Training teachers to focus their attention on positive conduct and to avoid jumping to correct minor disruption improves child behaviour, concentration and mental health.
A study led by the University of Exeter Medical School, published in Psychological Medicine, analysed the success of a training programme called the Incredible Years® Teacher Classroom Management Programme. Its core principles include building strong social relationship between teachers and children and ignoring low-level bad behaviour that often disrupts classrooms.
Instead, teachers are encouraged to focus on relationship building, age-appropriate motivation, proactive management of unwanted behaviour and acknowledging good behaviour.
The Supporting Teachers and Children in Schools (STARS) study was funded by the National Institute for Health Research (NIHR) and the National Institute for Health Research (NIHR) Collaboration for Leadership in Applied Health Research and Care South West Peninsula, and aimed to promote social and emotional wellbeing, against a backdrop of Government figures that show 10% of children have a mental health condition. The commonest and most persistent mental health condition is severe behaviour problems, and children with “conduct disorder” are at risk of all adult mental health conditions as well as poor educational and social outcomes.

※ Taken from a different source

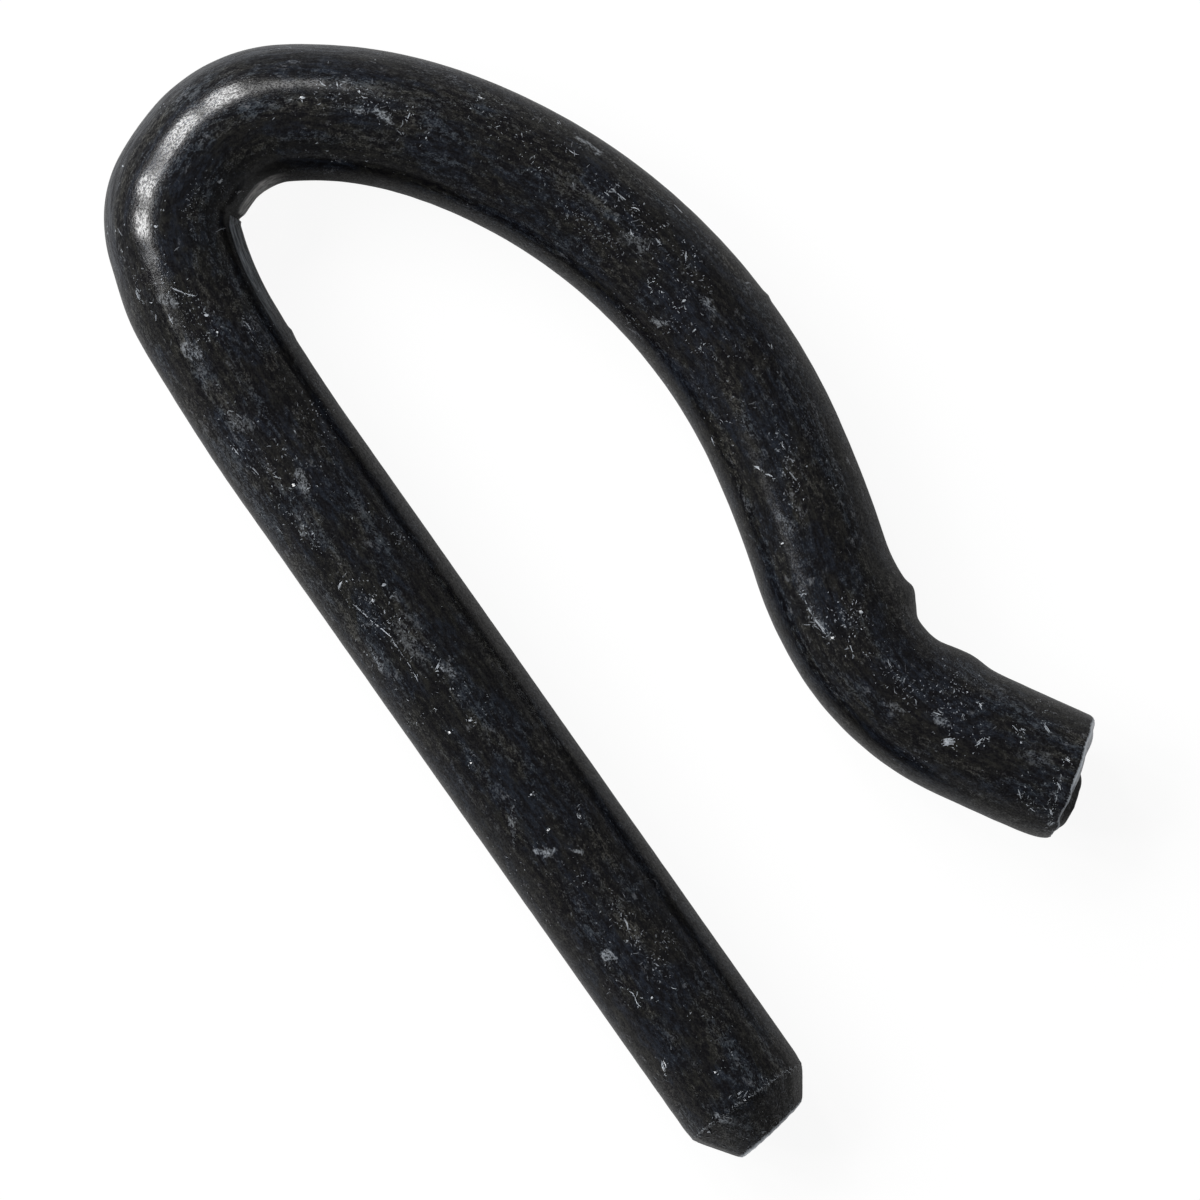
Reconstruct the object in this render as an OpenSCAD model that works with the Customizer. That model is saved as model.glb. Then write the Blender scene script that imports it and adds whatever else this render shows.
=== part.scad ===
// Hitch R clip pin, bent from one length of round steel rod.
// Frame: the rod lies flat with its centreline in the plane z = 0.
// The straight shank runs along +X to the chamfered tip.
// The origin is on the shank's axis, abreast of the middle of the bow, where the
// hitch pin sits whose cross hole the shank passes through.

/* [Rod] */
// Diameter of the round rod
rod_d = 3.175; // [2:0.005:4]

/* [Shank] */
// Length of straight shank from the seat of the hitch pin to the tip
seat_to_tip = 15.68; // [13:0.01:40]
// Length of straight shank from the seat back to the first bend
seat_to_bend = 3.45; // [1:0.01:20]
// Length of the chamfer on the tip
tip_chamfer = 0.91; // [0.3:0.01:1.2]
// Angle between the chamfer and the rod's axis
tip_chamfer_angle = 35; // [15:1:40]
// Lean of the sawn tip face away from square
tip_slant = 8; // [0:0.5:12]

/* [Hairpin] */
// Inside radius of the long, nearly straight lead into the hairpin
lead_r = 44.9; // [30:0.1:90]
// Turn of the lead in degrees
lead_turn = 4.45; // [1:0.05:6]
// Inside radius of the easing before the hairpin
ease_r = 7.08; // [5:0.01:12]
// Turn of the easing
ease_turn = 15.55; // [8:0.05:20]
// Inside radius of the hairpin's first tight bend
first_r = 0.18; // [0.15:0.01:2]
// Turn of the first tight bend
first_turn = 39.2; // [30:0.1:45]
// Inside radius of the flatter crown between the tight bends
crown_r = 2.96; // [1:0.01:6]
// Turn of the crown
crown_turn = 12.2; // [6:0.1:20]
// Inside radius of the hairpin's second tight bend
second_r = 1; // [0.5:0.01:2.5]
// Turn of the second tight bend
second_turn = 51.2; // [40:0.1:60]
// Depth of the crease pinched into the inside of the hairpin
crease_depth = 0.14; // [0:0.01:0.3]
// Width of the crease, measured along the rod
crease_w = 0.5; // [0.3:0.01:0.8]
// Height of the metal squeezed up beside the crease
crease_swell = 0.12; // [0:0.01:0.2]

/* [Bow] */
// Inside radius of the shoulder that leads from the hairpin into the bow
shoulder_r = 8.13; // [6:0.01:12]
// Turn of the shoulder
shoulder_turn = 21.95; // [15:0.05:30]
// Inside radius of the bow that grips the hitch pin
bow_r = 11.95; // [10:0.01:16]
// Turn of the bow
bow_turn = 46.4; // [40:0.1:50]
// Inside radius of the bow's flatter run-out
runout_r = 24.3; // [16:0.1:50]
// Turn of the run-out
runout_turn = 6.45; // [3:0.05:9]

/* [Kink and arm end] */
// Inside radius where the rod starts to turn out of the bow
kink_ease_r = 6.67; // [4:0.01:12]
// Turn of that start
kink_ease_turn = 13.15; // [6:0.05:18]
// Inside radius of the kink that closes on the shank
kink_r = 4.34; // [2.5:0.01:8]
// Turn of the kink
kink_turn = 34.8; // [25:0.1:45]
// Straight length of the arm after the kink
arm_end = 2.79; // [1.5:0.01:10]
// Height of the lip raised at the start of the bender's imprint in the kink
imprint_lip = 0.16; // [0:0.01:0.25]
// Depth of the bender's imprint
imprint_depth = 0.17; // [0:0.01:0.3]
// Length of the imprint along the rod
imprint_len = 1.33; // [0.8:0.01:2]
// Lean of the sheared end towards the underside
shear_lean = 8.5; // [0:0.5:12]
// Lean of the sheared end towards the shank
shear_skew = 4.5; // [0:0.5:10]
// Rounding of the rim where the rod was sheared
shear_roll = 0.1; // [0.04:0.01:0.25]
// Depth to which the blade dragged down the side next to the shank
shear_drag = 0.16; // [0:0.01:0.3]

/* [Hidden] */

rod_r = rod_d / 2;

// Sides of the bent rod's section, and the spacing of its sections
section_sides = 48;
turn_step = 3.6;
length_step = 0.75;

// The bent rod starts as a slim neck inside the shank, laps over the shank's end and
// stands proud of it by a hair, so that the two surfaces cross cleanly
joint_depth = 0.5;
joint_lap = 0.02;
joint_proud = 0.008;
bent_r = rod_r + joint_proud;
neck_r = 0.8 * rod_r;

// A bend of the rod: centreline radius from its inside radius, and its turn
function bend(inside_r, turn) = [inside_r + rod_r, turn];

// Each stretch of the bent rod: radius and turn, clockwise negative, or length and 0
stretches = [
    bend(lead_r, -lead_turn),
    bend(ease_r, -ease_turn),
    bend(first_r, -first_turn),
    bend(crown_r, -crown_turn),
    bend(second_r, -second_turn),
    bend(shoulder_r, -shoulder_turn),
    bend(bow_r, -bow_turn),
    bend(runout_r, -runout_turn),
    bend(kink_ease_r, kink_ease_turn),
    bend(kink_r, kink_turn),
    [arm_end, 0]
];
CROWN = 3;
SECOND = 4;
KINK = 9;

function len_of(s) = s[1] == 0 ? s[0] : s[0] * abs(s[1]) * PI / 180;

// Place and heading after the share f of stretch s that starts at p = [x, y, heading]
function along(p, s, f) =
    s[1] == 0
        ? [p[0] + f * s[0] * cos(p[2]), p[1] + f * s[0] * sin(p[2]), p[2]]
        : let (side = sign(s[1]), h = p[2] + f * s[1])
          [p[0] + side * s[0] * (sin(h) - sin(p[2])),
           p[1] - side * s[0] * (cos(h) - cos(p[2])),
           h];

// Start of stretch i, and the length of rod before it
function start_of(i) = i == 0 ? [-seat_to_bend, 0, 180] : along(start_of(i - 1), stretches[i - 1], 1);
function run_to(i) = i == 0 ? 0 : run_to(i - 1) + len_of(stretches[i - 1]);

function steps_of(s) = max(2, ceil(abs(s[1]) / turn_step), s[1] == 0 ? ceil(s[0] / length_step) : 0);

// Stations along the rod: [x, y, heading, length of rod so far]
stations = concat(
    [[-seat_to_bend + joint_lap, 0, 180, -joint_lap]],
    [for (i = [0 : len(stretches) - 1])
        let (s = stretches[i], p = start_of(i), n = steps_of(s))
        for (k = [i == 0 ? 1 : 0 : n - 1])
            let (q = along(p, s, k / n))
            [q[0], q[1], q[2], run_to(i) + len_of(s) * k / n]]
);

// Marks on the bent rod, each at its length along the rod
rod_end = run_to(len(stretches));
crease_at = run_to(CROWN);
swell_at = run_to(SECOND) + 0.5 * len_of(stretches[SECOND]);
swell_w = 1.5;
lip_at = run_to(KINK) - 0.28;
lip_w = 0.42;
imprint_from = lip_at + 0.73;
imprint_to = imprint_from + imprint_len;
imprint_slope = 0.4;
heel_slope = 0.7;
heel_at = imprint_to + 0.98;
heel_w = 0.6;
drag_w = 0.28;

function hump(x, w) = exp(-x * x / (w * w));
function step_up(x, w) = 1 / (1 + exp(-4 * x / w));

// Height of the marks on the inside of the hairpin, at length t along the rod
function hairpin_marks(t) =
    let (swell = crease_swell * hump(t - swell_at, swell_w))
    swell - (crease_depth + swell) * hump(t - crease_at, crease_w / 2);

// Height of the lip and the heel beside the bender's imprint, and the imprint's depth
function imprint_rims(t) =
    imprint_lip * (hump(t - lip_at, lip_w) + 0.6 * hump(t - heel_at, heel_w));
function imprint_dent(t) =
    imprint_depth * step_up(t - imprint_from, imprint_slope) * step_up(imprint_to - t, heel_slope);

// All marks at length t and angle a round the section, which is 0 on the left of travel
function marks(t, a) =
    let (right = max(0, -cos(a)), left = max(0, cos(a)))
    hairpin_marks(t) * pow(right, 3)
    + imprint_rims(t) * pow(left, 4)
    - imprint_dent(t) * pow(left, 8)
    - shear_drag * exp((t - rod_end) / drag_w) * pow(right, 2);

// A point of the section at station q: radius r, angle a, and a reach along the rod
function section_point(q, r, a, reach = 0) =
    let (side = r * cos(a))
    [q[0] - sin(q[2]) * side + cos(q[2]) * reach,
     q[1] + cos(q[2]) * side + sin(q[2]) * reach,
     r * sin(a)];

function section(q) =
    [for (k = [0 : section_sides - 1])
        let (a = 360 * k / section_sides)
        section_point(q, bent_r + marks(q[3], a), a)];

function neck_section() =
    [for (k = [0 : section_sides - 1])
        section_point([-seat_to_bend + joint_depth, 0, 180], neck_r, 360 * k / section_sides)];

// The sheared face leans to the underside, and less on the side away from the shank
function shear_reach(r, a) =
    let (side = r * cos(a), up = r * sin(a))
    -side * tan(shear_skew)
    - up * tan(shear_lean) * (0.15 + 0.85 * step_up(0.15 - side / rod_r, 0.7));

function shear_ring(q, r, back) =
    [for (k = [0 : section_sides - 1])
        let (a = 360 * k / section_sides)
        section_point(q, r + r / rod_r * marks(rod_end, a), a, shear_reach(r, a) - back)];

arm_tip = start_of(len(stretches));
shear_rings = [
    shear_ring(arm_tip, bent_r, shear_roll),
    shear_ring(arm_tip, bent_r - 0.3 * shear_roll, 0.3 * shear_roll),
    shear_ring(arm_tip, bent_r - shear_roll, 0),
    shear_ring(arm_tip, rod_r * 0.7, -0.03),
    shear_ring(arm_tip, rod_r * 0.35, 0.02)
];

module bent_rod() {
    rings = concat([neck_section()], [for (q = stations) section(q)], shear_rings);
    n = section_sides;
    count = len(rings);
    points = concat([for (ring = rings) each ring], [[arm_tip[0], arm_tip[1], 0]]);
    start_cap = [[for (k = [0 : n - 1]) k]];
    walls = [
        for (j = [0 : count - 2]) for (k = [0 : n - 1])
            let (a = j * n + k, b = j * n + (k + 1) % n)
            each [[a, a + n, b + n], [a, b + n, b]]
    ];
    end_cap = [for (k = [0 : n - 1]) [(count - 1) * n + k, count * n, (count - 1) * n + (k + 1) % n]];
    polyhedron(points, concat(start_cap, walls, end_cap), convexity = 6);
}

// The straight shank is one turned form: the rod with its chamfered tip
module shank() {
    overrun = rod_r * tan(tip_slant);
    chamfer_from = seat_to_tip - tip_chamfer;
    face_r = rod_r - (tip_chamfer + overrun) * tan(tip_chamfer_angle);
    difference() {
        rotate([0, 90, 0])
            rotate_extrude($fn = 96)
                polygon([
                    [0, -seat_to_bend],
                    [rod_r, -seat_to_bend],
                    [rod_r, chamfer_from],
                    [face_r, seat_to_tip + overrun],
                    [0, seat_to_tip + overrun]
                ]);
        translate([seat_to_tip, 0, 0])
            rotate([0, 0, tip_slant])
                translate([0, -rod_d, -rod_d])
                    cube([rod_d, 2 * rod_d, 2 * rod_d]);
    }
}

module clip_rod() {
    color([0.13, 0.13, 0.14]) {
        shank();
        bent_rod();
    }
}

clip_rod();
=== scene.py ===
"""A hitch R clip pin, bent from black coated steel rod, on a pale studio floor."""

import math
from typing import NamedTuple

import bpy
import numpy as np
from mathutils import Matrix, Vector


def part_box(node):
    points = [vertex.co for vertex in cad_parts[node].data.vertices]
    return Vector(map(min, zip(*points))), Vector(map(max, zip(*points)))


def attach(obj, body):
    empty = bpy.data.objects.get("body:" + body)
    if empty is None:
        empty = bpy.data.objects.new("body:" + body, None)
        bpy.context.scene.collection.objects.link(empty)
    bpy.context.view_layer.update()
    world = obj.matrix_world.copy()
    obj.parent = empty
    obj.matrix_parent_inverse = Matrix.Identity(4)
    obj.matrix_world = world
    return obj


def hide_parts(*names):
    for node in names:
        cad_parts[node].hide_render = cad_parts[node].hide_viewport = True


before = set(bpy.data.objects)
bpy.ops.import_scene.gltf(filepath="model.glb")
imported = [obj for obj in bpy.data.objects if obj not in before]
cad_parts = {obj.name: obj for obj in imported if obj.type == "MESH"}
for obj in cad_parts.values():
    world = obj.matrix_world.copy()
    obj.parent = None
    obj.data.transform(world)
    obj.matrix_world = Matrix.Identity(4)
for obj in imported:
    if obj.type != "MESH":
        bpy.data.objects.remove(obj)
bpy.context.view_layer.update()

bl_info = {
    "name": "Hitch R clip pin",
    "version": (1, 0, 0),
    "blender": (4, 5, 0),
    "location": "3D View > Sidebar > Clip Pin",
    "description": "Builds a bent rod clip with a worn black coating, and its studio",
    "category": "Add Mesh",
}

MM = 0.001
CAD_LOW, CAD_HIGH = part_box("clip_rod")

# The rod in mm: its radius, and the straight shank from the hitch pin's seat back to the lead
ROD_R = 1.5875
SHANK_BACK = 3.45

# Each bend of the rod: its inside radius in mm and its turn in degrees, clockwise negative
BENDS = {
    "lead": (44.9, -4.45),
    "easing": (7.08, -15.55),
    "first tight bend": (0.18, -39.2),
    "crown": (2.96, -12.2),
    "second tight bend": (1.0, -51.2),
    "shoulder": (8.13, -21.95),
    "bow": (11.95, -46.4),
    "run-out": (24.3, -6.45),
    "kink's start": (6.67, 13.15),
    "kink": (4.34, 34.8),
}

# Marks on the rod, in mm: places, depths and reaches along it, and the heel's share of the lip
SWELL_REACH = 1.5
CREASE_REACH, CREASE_LEAN = 0.18, 0.03
LIP_BEFORE_KINK, LIP_NEAR, LIP_FAR, LIP_AFTER = 0.28, 0.22, 0.9, 0.40
IMPRINT_AFTER_LIP, IMPRINT_LONG = 0.73, 1.33
HEEL_AFTER_IMPRINT, HEEL_REACH, HEEL_SHARE = 0.98, 0.6, 0.6
FLAT_DEEP, FLAT_BEFORE_CREASE, FLAT_REACH = 0.030, 1.2, 2.2
DRAG_DEEP, DRAG_REACH = 0.16, 0.28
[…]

Professor Tamsin Ford, of the University of Exeter Medical School, said: “Our findings suggest that this training potentially improves all children’s mental health but it’s particularly exciting to see the larger benefit on the children who were initially struggling. These effects might be larger were this training offered to all teachers and teaching assistants. Let’s remember that training one teacher potentially benefits every child that they subsequently teach. Our study offers evidence that we should explore this training further as a whole school approach.”
The project’s outcomes were measured via a combination of questionnaires filled in by teachers and parents and children to fill in themselves. Researchers also considered academic attainment, and use of NHS and social services. Independent observers sat in on lessons in a quarter of schools who took part, without knowing whether the teachers had undertaken the training.
As well as the improvements in mental health, behaviour and concentration, teachers liked the training and thought it useful. Observations suggest that it changed their behaviour and improved child compliance in the classroom.
Teacher Sam Scudder, at Withycombe Raleigh School in Exmouth, East Devon, undertook the training as part of the trial. He said: “I’ve found the training has made a real difference and it’s definitely improved my teaching practice. Praise is an essential aspect of the training and ‘proximity praise’ has been a really effective tool. By finding and describing the sort of behaviour you desire, you can bring a change in those who are off-task while simultaneously ignoring them. Of course, there are some behaviours you can’t ignore, but the focus is around really celebrating the kids who exhibit the behaviour you want: those who are quietly listening, yet are often overlooked in classrooms. It has a ripple effect as more children copy that conduct.”
Teacher Kate Holden, at Ipplepen Primary School, also took part in the study, and said: “This training helped us to use techniques to raise the profile of positive behaviour and diminish the emphasis placed on low-level disruptive behaviour. Consistent clear rewards and sanctions highlighted expectations in a manageable and positive framework and preserved the high-quality relationships which underpin the whole ethos. This is far from woolly or accepting of poor behaviour. it is actually proactive and highly effective when used correctly in conjunction with a model to support behaviour across the whole school.”
The paper is entitled ‘The effectiveness and cost-effectiveness of the Incredible Years® Teacher Classroom Management programme in primary school children: results of the STARS cluster randomised controlled trial’. It is published in the journal Psychological Medicine.